WHAT THE TASK REQUIRES: Everything from the line containing "bpy.context.scene.collection.objects.link(empty)" down to the line containing "cad_parts[node].hide_render = cad_parts[node].hide_viewport" is to be returned exactly; include both boundary lines and leave out all others.
+++++
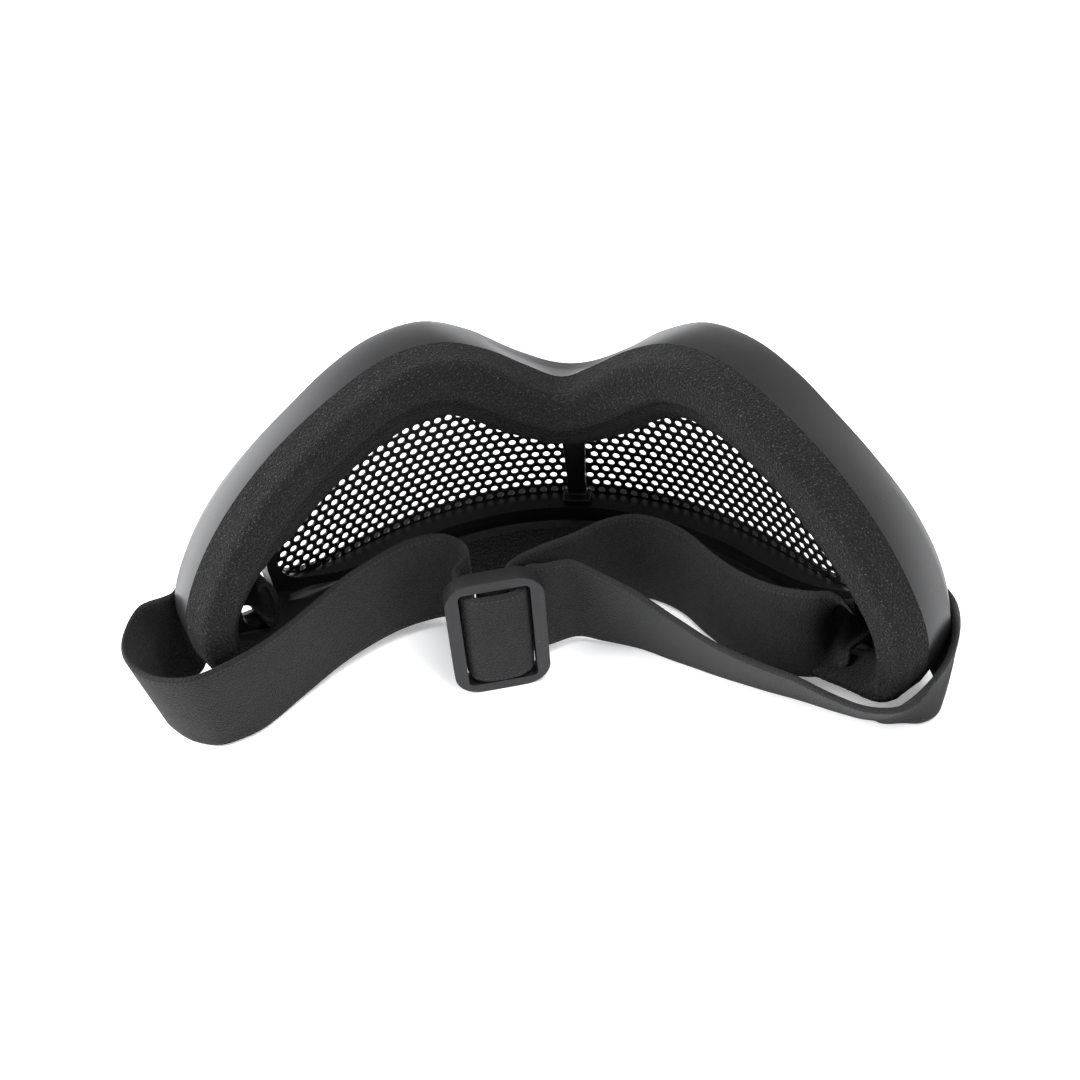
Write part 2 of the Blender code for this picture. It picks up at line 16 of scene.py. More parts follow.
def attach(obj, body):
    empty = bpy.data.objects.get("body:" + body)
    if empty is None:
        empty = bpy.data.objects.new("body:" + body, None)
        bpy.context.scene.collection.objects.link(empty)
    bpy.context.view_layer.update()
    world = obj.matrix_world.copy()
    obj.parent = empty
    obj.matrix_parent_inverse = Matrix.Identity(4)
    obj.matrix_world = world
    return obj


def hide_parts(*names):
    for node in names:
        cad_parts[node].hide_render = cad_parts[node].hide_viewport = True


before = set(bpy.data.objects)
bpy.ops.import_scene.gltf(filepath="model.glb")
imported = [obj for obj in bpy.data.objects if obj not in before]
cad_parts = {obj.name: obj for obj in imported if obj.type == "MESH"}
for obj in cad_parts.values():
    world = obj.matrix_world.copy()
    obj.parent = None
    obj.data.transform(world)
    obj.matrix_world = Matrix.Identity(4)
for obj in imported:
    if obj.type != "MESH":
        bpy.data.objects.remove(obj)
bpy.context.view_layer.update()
+++++
WRITTEN REPLY:
        bpy.context.scene.collection.objects.link(empty)
    bpy.context.view_layer.update()
    world = obj.matrix_world.copy()
    obj.parent = empty
    obj.matrix_parent_inverse = Matrix.Identity(4)
    obj.matrix_world = world
    return obj


def hide_parts(*names):
    for node in names:
        cad_parts[node].hide_render = cad_parts[node].hide_viewport = True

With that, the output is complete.